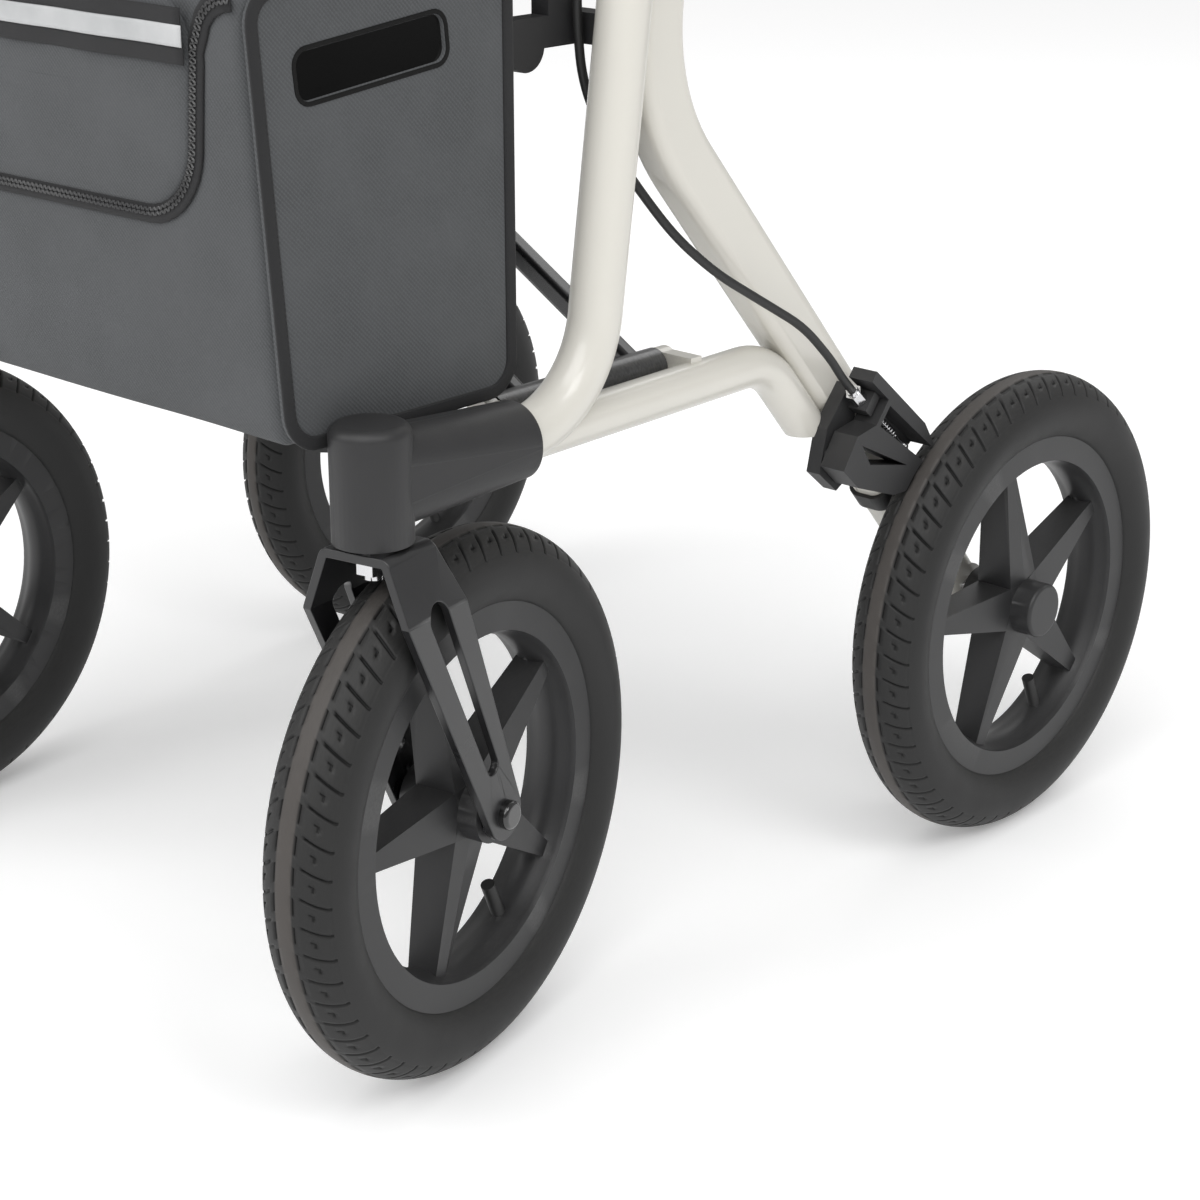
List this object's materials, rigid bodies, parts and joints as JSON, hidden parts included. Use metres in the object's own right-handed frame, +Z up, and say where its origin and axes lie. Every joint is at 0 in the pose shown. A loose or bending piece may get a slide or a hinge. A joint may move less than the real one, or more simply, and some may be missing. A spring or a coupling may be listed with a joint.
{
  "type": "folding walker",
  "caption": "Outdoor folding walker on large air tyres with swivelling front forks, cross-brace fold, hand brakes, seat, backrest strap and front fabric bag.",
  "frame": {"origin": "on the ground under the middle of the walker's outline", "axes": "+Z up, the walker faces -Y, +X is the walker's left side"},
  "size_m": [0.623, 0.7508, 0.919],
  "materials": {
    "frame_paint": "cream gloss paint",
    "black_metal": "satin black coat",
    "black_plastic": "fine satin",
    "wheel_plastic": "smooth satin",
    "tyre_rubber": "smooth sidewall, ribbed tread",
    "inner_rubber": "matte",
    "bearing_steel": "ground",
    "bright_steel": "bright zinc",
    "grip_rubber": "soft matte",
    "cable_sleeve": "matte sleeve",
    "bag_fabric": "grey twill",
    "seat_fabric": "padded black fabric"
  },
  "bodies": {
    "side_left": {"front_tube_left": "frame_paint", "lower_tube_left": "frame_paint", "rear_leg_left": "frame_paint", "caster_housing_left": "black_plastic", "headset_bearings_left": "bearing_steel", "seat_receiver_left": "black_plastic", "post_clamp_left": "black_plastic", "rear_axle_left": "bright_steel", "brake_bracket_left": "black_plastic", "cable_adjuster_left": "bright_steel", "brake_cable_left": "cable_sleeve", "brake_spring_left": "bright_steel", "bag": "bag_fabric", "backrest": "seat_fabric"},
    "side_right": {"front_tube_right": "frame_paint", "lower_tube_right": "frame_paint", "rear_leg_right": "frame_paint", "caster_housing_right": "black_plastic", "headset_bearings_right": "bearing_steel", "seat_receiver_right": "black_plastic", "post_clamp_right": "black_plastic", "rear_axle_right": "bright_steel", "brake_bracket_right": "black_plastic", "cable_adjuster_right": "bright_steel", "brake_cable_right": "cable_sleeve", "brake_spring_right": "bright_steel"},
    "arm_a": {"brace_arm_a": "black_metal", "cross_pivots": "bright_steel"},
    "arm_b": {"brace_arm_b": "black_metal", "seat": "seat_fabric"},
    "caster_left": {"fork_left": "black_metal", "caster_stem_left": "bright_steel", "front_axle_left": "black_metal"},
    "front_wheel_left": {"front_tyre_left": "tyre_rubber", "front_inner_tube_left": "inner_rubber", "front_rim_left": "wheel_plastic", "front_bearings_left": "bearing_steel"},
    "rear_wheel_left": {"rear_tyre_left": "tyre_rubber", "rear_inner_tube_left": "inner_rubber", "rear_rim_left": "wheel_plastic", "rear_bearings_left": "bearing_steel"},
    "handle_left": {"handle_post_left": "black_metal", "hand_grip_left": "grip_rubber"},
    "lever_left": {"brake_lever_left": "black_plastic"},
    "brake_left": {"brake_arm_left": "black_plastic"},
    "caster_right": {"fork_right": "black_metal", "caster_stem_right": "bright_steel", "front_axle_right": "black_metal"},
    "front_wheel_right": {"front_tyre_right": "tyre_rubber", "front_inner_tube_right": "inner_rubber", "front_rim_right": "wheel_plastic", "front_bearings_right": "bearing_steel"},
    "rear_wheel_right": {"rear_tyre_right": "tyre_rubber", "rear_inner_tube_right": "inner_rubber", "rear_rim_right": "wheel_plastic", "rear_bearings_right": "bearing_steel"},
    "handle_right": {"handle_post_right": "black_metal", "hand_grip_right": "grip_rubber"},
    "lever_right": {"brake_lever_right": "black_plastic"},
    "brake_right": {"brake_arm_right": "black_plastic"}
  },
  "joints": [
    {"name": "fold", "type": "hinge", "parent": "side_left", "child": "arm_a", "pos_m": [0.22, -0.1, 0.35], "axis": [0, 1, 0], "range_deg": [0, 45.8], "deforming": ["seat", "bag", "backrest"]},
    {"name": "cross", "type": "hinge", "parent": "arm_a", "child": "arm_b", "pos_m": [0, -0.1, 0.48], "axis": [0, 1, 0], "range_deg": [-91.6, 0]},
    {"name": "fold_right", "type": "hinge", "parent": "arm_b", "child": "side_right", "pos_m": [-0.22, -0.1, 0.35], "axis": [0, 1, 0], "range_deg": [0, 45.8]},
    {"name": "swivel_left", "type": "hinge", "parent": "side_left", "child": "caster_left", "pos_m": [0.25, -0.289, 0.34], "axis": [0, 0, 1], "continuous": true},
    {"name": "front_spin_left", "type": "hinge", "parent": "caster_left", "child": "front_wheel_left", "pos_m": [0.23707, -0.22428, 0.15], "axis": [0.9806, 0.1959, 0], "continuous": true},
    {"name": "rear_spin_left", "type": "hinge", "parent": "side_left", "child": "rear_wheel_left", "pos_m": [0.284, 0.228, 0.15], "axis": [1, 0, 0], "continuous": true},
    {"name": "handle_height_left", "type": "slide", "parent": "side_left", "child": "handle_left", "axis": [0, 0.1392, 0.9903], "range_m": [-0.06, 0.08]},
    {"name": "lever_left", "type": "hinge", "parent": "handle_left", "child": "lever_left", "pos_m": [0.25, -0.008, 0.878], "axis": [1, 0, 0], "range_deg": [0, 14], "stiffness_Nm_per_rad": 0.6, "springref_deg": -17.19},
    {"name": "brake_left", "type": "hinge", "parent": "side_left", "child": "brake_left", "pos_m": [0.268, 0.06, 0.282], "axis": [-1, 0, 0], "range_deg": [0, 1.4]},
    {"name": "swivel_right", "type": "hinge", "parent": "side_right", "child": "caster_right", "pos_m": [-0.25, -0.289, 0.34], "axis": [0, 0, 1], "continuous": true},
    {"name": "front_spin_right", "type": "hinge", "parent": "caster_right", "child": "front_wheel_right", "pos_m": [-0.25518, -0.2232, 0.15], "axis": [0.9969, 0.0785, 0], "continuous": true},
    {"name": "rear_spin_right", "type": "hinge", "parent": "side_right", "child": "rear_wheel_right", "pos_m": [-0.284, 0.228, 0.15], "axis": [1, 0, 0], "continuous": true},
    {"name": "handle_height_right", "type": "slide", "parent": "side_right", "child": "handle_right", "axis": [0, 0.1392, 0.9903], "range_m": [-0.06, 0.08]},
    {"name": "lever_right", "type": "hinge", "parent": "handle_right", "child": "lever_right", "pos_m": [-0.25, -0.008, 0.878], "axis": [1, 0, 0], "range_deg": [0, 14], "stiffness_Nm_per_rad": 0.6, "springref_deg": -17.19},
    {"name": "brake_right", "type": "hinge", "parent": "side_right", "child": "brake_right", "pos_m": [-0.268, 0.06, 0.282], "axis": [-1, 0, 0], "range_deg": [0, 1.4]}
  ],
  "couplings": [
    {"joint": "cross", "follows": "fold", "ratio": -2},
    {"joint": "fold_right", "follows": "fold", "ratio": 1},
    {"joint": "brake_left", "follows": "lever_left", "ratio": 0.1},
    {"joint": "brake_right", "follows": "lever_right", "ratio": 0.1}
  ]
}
____
What to do
Repeat the listing in full, keeping every line exactly as it is.

Written reply
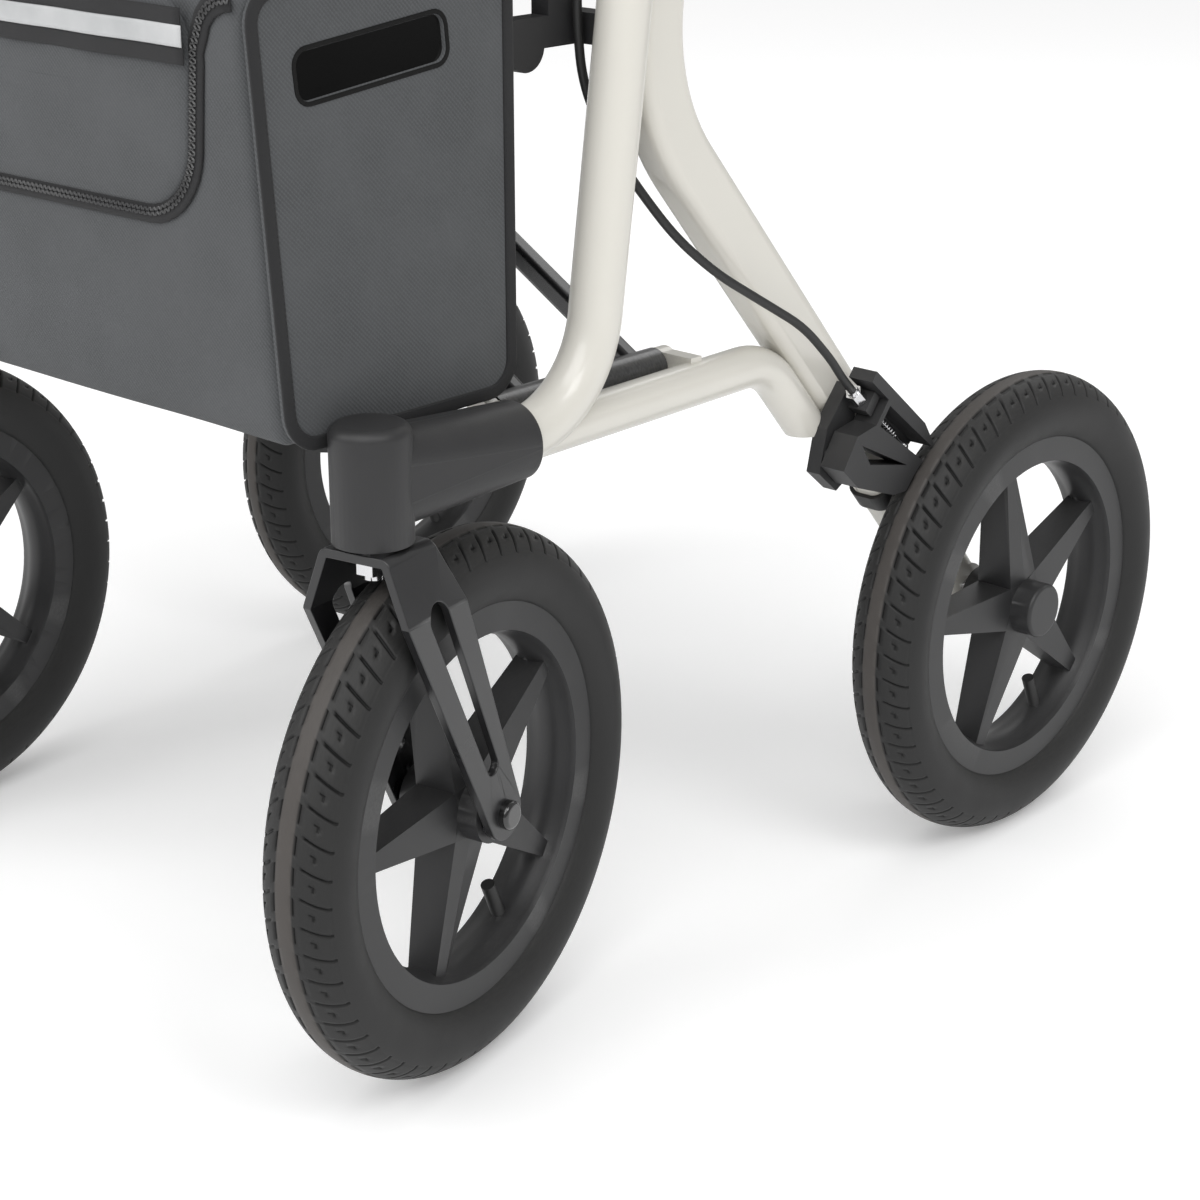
List this object's materials, rigid bodies, parts and joints as JSON, hidden parts included. Use metres in the object's own right-handed frame, +Z up, and say where its origin and axes lie. Every joint is at 0 in the pose shown. A loose or bending piece may get a slide or a hinge. A joint may move less than the real one, or more simply, and some may be missing. A spring or a coupling may be listed with a joint.
{
  "type": "folding walker",
  "caption": "Outdoor folding walker on large air tyres with swivelling front forks, cross-brace fold, hand brakes, seat, backrest strap and front fabric bag.",
  "frame": {"origin": "on the ground under the middle of the walker's outline", "axes": "+Z up, the walker faces -Y, +X is the walker's left side"},
  "size_m": [0.623, 0.7508, 0.919],
  "materials": {
    "frame_paint": "cream gloss paint",
    "black_metal": "satin black coat",
    "black_plastic": "fine satin",
    "wheel_plastic": "smooth satin",
    "tyre_rubber": "smooth sidewall, ribbed tread",
    "inner_rubber": "matte",
    "bearing_steel": "ground",
    "bright_steel": "bright zinc",
    "grip_rubber": "soft matte",
    "cable_sleeve": "matte sleeve",
    "bag_fabric": "grey twill",
    "seat_fabric": "padded black fabric"
  },
  "bodies": {
    "side_left": {"front_tube_left": "frame_paint", "lower_tube_left": "frame_paint", "rear_leg_left": "frame_paint", "caster_housing_left": "black_plastic", "headset_bearings_left": "bearing_steel", "seat_receiver_left": "black_plastic", "post_clamp_left": "black_plastic", "rear_axle_left": "bright_steel", "brake_bracket_left": "black_plastic", "cable_adjuster_left": "bright_steel", "brake_cable_left": "cable_sleeve", "brake_spring_left": "bright_steel", "bag": "bag_fabric", "backrest": "seat_fabric"},
    "side_right": {"front_tube_right": "frame_paint", "lower_tube_right": "frame_paint", "rear_leg_right": "frame_paint", "caster_housing_right": "black_plastic", "headset_bearings_right": "bearing_steel", "seat_receiver_right": "black_plastic", "post_clamp_right": "black_plastic", "rear_axle_right": "bright_steel", "brake_bracket_right": "black_plastic", "cable_adjuster_right": "bright_steel", "brake_cable_right": "cable_sleeve", "brake_spring_right": "bright_steel"},
    "arm_a": {"brace_arm_a": "black_metal", "cross_pivots": "bright_steel"},
    "arm_b": {"brace_arm_b": "black_metal", "seat": "seat_fabric"},
    "caster_left": {"fork_left": "black_metal", "caster_stem_left": "bright_steel", "front_axle_left": "black_metal"},
    "front_wheel_left": {"front_tyre_left": "tyre_rubber", "front_inner_tube_left": "inner_rubber", "front_rim_left": "wheel_plastic", "front_bearings_left": "bearing_steel"},
    "rear_wheel_left": {"rear_tyre_left": "tyre_rubber", "rear_inner_tube_left": "inner_rubber", "rear_rim_left": "wheel_plastic", "rear_bearings_left": "bearing_steel"},
    "handle_left": {"handle_post_left": "black_metal", "hand_grip_left": "grip_rubber"},
    "lever_left": {"brake_lever_left": "black_plastic"},
    "brake_left": {"brake_arm_left": "black_plastic"},
    "caster_right": {"fork_right": "black_metal", "caster_stem_right": "bright_steel", "front_axle_right": "black_metal"},
    "front_wheel_right": {"front_tyre_right": "tyre_rubber", "front_inner_tube_right": "inner_rubber", "front_rim_right": "wheel_plastic", "front_bearings_right": "bearing_steel"},
    "rear_wheel_right": {"rear_tyre_right": "tyre_rubber", "rear_inner_tube_right": "inner_rubber", "rear_rim_right": "wheel_plastic", "rear_bearings_right": "bearing_steel"},
    "handle_right": {"handle_post_right": "black_metal", "hand_grip_right": "grip_rubber"},
    "lever_right": {"brake_lever_right": "black_plastic"},
    "brake_right": {"brake_arm_right": "black_plastic"}
  },
  "joints": [
    {"name": "fold", "type": "hinge", "parent": "side_left", "child": "arm_a", "pos_m": [0.22, -0.1, 0.35], "axis": [0, 1, 0], "range_deg": [0, 45.8], "deforming": ["seat", "bag", "backrest"]},
    {"name": "cross", "type": "hinge", "parent": "arm_a", "child": "arm_b", "pos_m": [0, -0.1, 0.48], "axis": [0, 1, 0], "range_deg": [-91.6, 0]},
    {"name": "fold_right", "type": "hinge", "parent": "arm_b", "child": "side_right", "pos_m": [-0.22, -0.1, 0.35], "axis": [0, 1, 0], "range_deg": [0, 45.8]},
    {"name": "swivel_left", "type": "hinge", "parent": "side_left", "child": "caster_left", "pos_m": [0.25, -0.289, 0.34], "axis": [0, 0, 1], "continuous": true},
    {"name": "front_spin_left", "type": "hinge", "parent": "caster_left", "child": "front_wheel_left", "pos_m": [0.23707, -0.22428, 0.15], "axis": [0.9806, 0.1959, 0], "continuous": true},
    {"name": "rear_spin_left", "type": "hinge", "parent": "side_left", "child": "rear_wheel_left", "pos_m": [0.284, 0.228, 0.15], "axis": [1, 0, 0], "continuous": true},
    {"name": "handle_height_left", "type": "slide", "parent": "side_left", "child": "handle_left", "axis": [0, 0.1392, 0.9903], "range_m": [-0.06, 0.08]},
    {"name": "lever_left", "type": "hinge", "parent": "handle_left", "child": "lever_left", "pos_m": [0.25, -0.008, 0.878], "axis": [1, 0, 0], "range_deg": [0, 14], "stiffness_Nm_per_rad": 0.6, "springref_deg": -17.19},
    {"name": "brake_left", "type": "hinge", "parent": "side_left", "child": "brake_left", "pos_m": [0.268, 0.06, 0.282], "axis": [-1, 0, 0], "range_deg": [0, 1.4]},
    {"name": "swivel_right", "type": "hinge", "parent": "side_right", "child": "caster_right", "pos_m": [-0.25, -0.289, 0.34], "axis": [0, 0, 1], "continuous": true},
    {"name": "front_spin_right", "type": "hinge", "parent": "caster_right", "child": "front_wheel_right", "pos_m": [-0.25518, -0.2232, 0.15], "axis": [0.9969, 0.0785, 0], "continuous": true},
    {"name": "rear_spin_right", "type": "hinge", "parent": "side_right", "child": "rear_wheel_right", "pos_m": [-0.284, 0.228, 0.15], "axis": [1, 0, 0], "continuous": true},
    {"name": "handle_height_right", "type": "slide", "parent": "side_right", "child": "handle_right", "axis": [0, 0.1392, 0.9903], "range_m": [-0.06, 0.08]},
    {"name": "lever_right", "type": "hinge", "parent": "handle_right", "child": "lever_right", "pos_m": [-0.25, -0.008, 0.878], "axis": [1, 0, 0], "range_deg": [0, 14], "stiffness_Nm_per_rad": 0.6, "springref_deg": -17.19},
    {"name": "brake_right", "type": "hinge", "parent": "side_right", "child": "brake_right", "pos_m": [-0.268, 0.06, 0.282], "axis": [-1, 0, 0], "range_deg": [0, 1.4]}
  ],
  "couplings": [
    {"joint": "cross", "follows": "fold", "ratio": -2},
    {"joint": "fold_right", "follows": "fold", "ratio": 1},
    {"joint": "brake_left", "follows": "lever_left", "ratio": 0.1},
    {"joint": "brake_right", "follows": "lever_right", "ratio": 0.1}
  ]
}